8. The detector according to claim 1, in which said detection means is provided to said bluff body.

9. The detector according to claim 1, in which said detection means is provided to said housing.

10. The detector according to claim 8 or 9, in which said detection means comprises a movable electrode and a stationary electrode disposed opposing to said movable electrode, the electric capacitance between said movable electrode and said stationary electrode being caused to change by the displacement in said movable electrode resulted by the Karman's vortex streets.

11. The detector according to claim 8 or 9, in which said detection means comprises a pressure-sensitive element.

12. The detector according to claim 8 or 9, in which said detection means comprises a temperature-sensitive element.

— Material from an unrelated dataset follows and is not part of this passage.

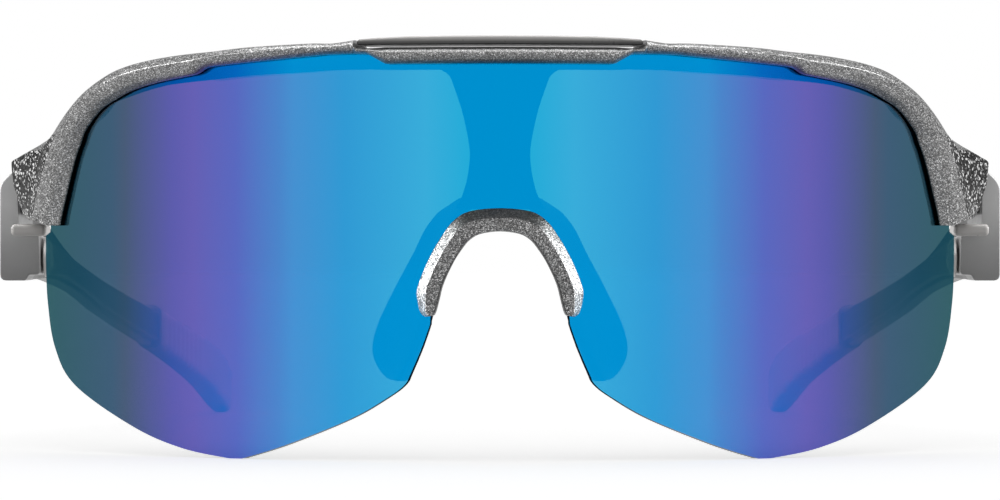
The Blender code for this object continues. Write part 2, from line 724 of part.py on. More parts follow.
def make_temple_tip(side, collection, tools, material):
    """Rubber sleeve over the end of the arm."""
    name = "temple_tip" + side_name(side)
    pivot = hinge_point(side)
    rows = smooth_rows(SLEEVE_STATIONS[:-1], 2) + [SLEEVE_STATIONS[-1]]
    sections = [box_section(side, row, 1.0) for row in rows]
    tip = add_object(name, mesh_from(loft_bmesh(sections), name, pivot), material, collection)
    tip.location = pivot
    sections = [box_section(side, row, SPIGOT_EDGE) for row in spigot_rows(FIT_GAP)]
    pocket = make_tool("cut_pocket" + side_name(side), loft_bmesh(sections), tools)
    boolean(tip, pocket, "DIFFERENCE")
    return tip


def hang_on_hinge(side, pieces, collection):
    """Parent a temple's pieces to an empty on its hinge axis."""
    pivot = hinge_point(side)
    axis = bpy.data.objects.new("hinge_axis" + side_name(side), None)
    axis.location = pivot
    axis.empty_display_size = 10 * MM
    collection.objects.link(axis)
    for piece in pieces:
        piece.parent = axis
        piece.matrix_parent_inverse = Matrix.Translation(-pivot)


def build():
    clear_scene()
    parts = make_collection("sport_sunglasses")
    tools = make_collection("cutters")
    fleck = make_material("speckled_frame", (0.18, 0.18, 0.18), 0.45)
    smooth_grey = make_material("smooth_grey_plastic", (0.22, 0.22, 0.22), 0.35)
    light_grey = make_material("light_grey_plastic", (0.34, 0.34, 0.34), 0.4)
    mirror = make_material("mirror_lens", (0.05, 0.35, 0.65), 0.05, 0.8)
    dark = make_material("dark_plastic", (0.01, 0.01, 0.012), 0.5)
    rubber = make_material("dark_rubber", (0.03, 0.03, 0.035), 0.75)
    pale_rubber = make_material("pale_rubber", (0.5, 0.5, 0.5), 0.7)
    steel = make_material("hinge_steel", (0.55, 0.55, 0.55), 0.3, 1.0)
    make_frame_front(parts, tools, fleck)
    make_brow_insert(parts, light_grey)
    make_lens(parts, mirror)
    make_nose_bridge(parts, dark)
    make_nosepiece_arch(parts, fleck)
    for side in (-1, 1):
        make_nose_pad(side, parts, rubber)
        make_endpiece_base(side, parts, smooth_grey)
        make_front_leaf(side, parts, tools, steel)
        make_leaf_screw("hinge_leaf_screw", side, FRONT_SCREW_SPOT, 4.2, parts, steel)
        make_hinge_screw(side, parts, steel)
        temple = [
            make_temple_leaf(side, parts, tools, steel),
            make_leaf_screw("temple_leaf_screw", side, TEMPLE_SCREW_SPOT, 2.9, parts, steel),
            make_temple_arm(side, parts, tools, smooth_grey),
            make_hinge_cap(side, parts, light_grey),
            make_temple_tip(side, parts, tools, pale_rubber),
        ]
        hang_on_hinge(side, temple, parts)


build()
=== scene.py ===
"""Looks of the wraparound sport sunglasses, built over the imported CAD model.

Metres, +Z up. The lens faces -Y and the temples run towards +Y.
Lengths in the tables are in millimetres, and MM turns them into metres. Their y is counted from
the front of the lens.
"""

import math

import bmesh
import bpy
from mathutils import Matrix, Vector


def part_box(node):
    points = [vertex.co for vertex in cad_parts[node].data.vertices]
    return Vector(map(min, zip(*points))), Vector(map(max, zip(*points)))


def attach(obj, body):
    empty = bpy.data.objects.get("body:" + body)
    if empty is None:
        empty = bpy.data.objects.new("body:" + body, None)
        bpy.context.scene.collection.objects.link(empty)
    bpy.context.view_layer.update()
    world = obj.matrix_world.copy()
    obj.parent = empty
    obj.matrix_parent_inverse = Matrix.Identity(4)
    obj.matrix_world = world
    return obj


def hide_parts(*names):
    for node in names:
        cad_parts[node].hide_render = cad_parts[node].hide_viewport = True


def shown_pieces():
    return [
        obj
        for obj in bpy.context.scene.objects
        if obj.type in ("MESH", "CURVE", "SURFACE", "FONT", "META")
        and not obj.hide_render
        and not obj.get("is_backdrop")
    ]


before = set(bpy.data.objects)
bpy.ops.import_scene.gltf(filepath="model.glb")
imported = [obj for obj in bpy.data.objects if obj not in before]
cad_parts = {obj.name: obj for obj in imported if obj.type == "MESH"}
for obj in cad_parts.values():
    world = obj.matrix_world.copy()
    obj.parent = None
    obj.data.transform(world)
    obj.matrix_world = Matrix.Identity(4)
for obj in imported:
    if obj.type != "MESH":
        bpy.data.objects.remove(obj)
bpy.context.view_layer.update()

MM = 0.001
LENS_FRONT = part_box("shield_lens")[0].y

# Lens, frame and fit
LENS_RADIUS = 88.0
LENS_THICKNESS = 2.0
FIT_GAP = 0.3
ENDPIECE_BACK_Y = 36.2
ENDPIECE_INSIDE_X = 64.2
ENDPIECE_LEAST_WALL = 3.2
ENDPIECE_GROOVE = 2.2
ENDPIECE_LIP = 1.55
ENDPIECE_LIP_REAR = 2.2
LIP_REAR_OUT = -3.5
STRIP_WIDTH = 0.8
SMOOTH_ANGLE = math.radians(38)

# The rim from the middle outwards: the edge on the lens side (x, z), the outer edge (x, z), how
# deep the lens groove is, and how far the lip behind the lens reaches past the edge.
BROW_STATIONS = [
    (0.0, 53.35, 0.0, 55.6, 1.0, 0.65),
    (7.5, 53.35, 7.5, 55.6, 1.0, 0.65),
    (14.9, 53.35, 14.9, 55.6, 1.0, 0.65),
    (15.3, 53.42, 15.3, 55.6, 1.0, 0.72),
    (17.2, 54.5, 17.0, 55.5, 0.55, 1.75),
    (17.6, 54.65, 17.4, 55.5, 0.5, 1.85),
    (18.9, 54.7, 18.9, 55.5, 0.45, 1.95),
    (19.25, 54.75, 19.25, 56.6, 0.9, 1.95),
]
RIM_STATIONS = [
    (19.3, 54.75, 19.3, 56.6, 0.9, 1.95),
    (22.8, 54.7, 22.5, 56.2, 0.9, 2.0),
    (25.5, 54.5, 24.8, 56.25, 0.9, 2.1),
    (30.5, 54.1, 29.5, 56.1, 0.9, 1.95),
    (35.5, 53.7, 34.5, 55.85, 0.9, 1.8),
    (39.4, 53.3, 38.6, 55.45, 0.9, 1.6),
    (41.2, 52.4, 41.5, 55.25, 1.2, 0.7),
    (43.5, 52.0, 44.6, 54.95, 1.5, 0.5),
    (47.0, 51.4, 48.8, 54.3, 1.7, 0.25),
    (50.4, 50.5, 52.2, 53.35, 1.9, 0.05),
    (53.0, 49.3, 55.2, 51.75, 2.2, -0.5),
    (54.9, 48.2, 57.5, 50.0, 2.5, -1.3),
    (56.6, 46.5, 59.8, 47.5, 2.8, -1.9),
]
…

13. The detector according to claim 1, in which said bluff body has a generally prismatic configuration, said concaved surface being one of side surfaces of said bluff body, said detection means comprises two movable electrodes and two stationary electrodes, each of said movable electrodes being provided respectively to the side surfaces in continuous to said concaved surface, each of said stationary electrodes being provided in said bluff body and opposing to said movable electrodes respectively.

14. The detector according to claim 13, in which one of said movable electrodes and one of said stationary electrodes define first chamber therebetween, another of said movable electrodes and another of said stationary electrodes define second chamber therebetween, said first and second chambers are communicated with each other through a passage provided in said bluff body.

1 5. The detector according to claim 14, in which said chambers and said passage are filled with liquid.

1 6. The detector according to claim 1, in which said bluff body has a generally semi-circular post configuration, and said detection means is provided to the housing and opposes on the downstream of the flow channel.

1 7. A detector substantially as hereinbefore described with reference to and as shown by the accompanying drawings.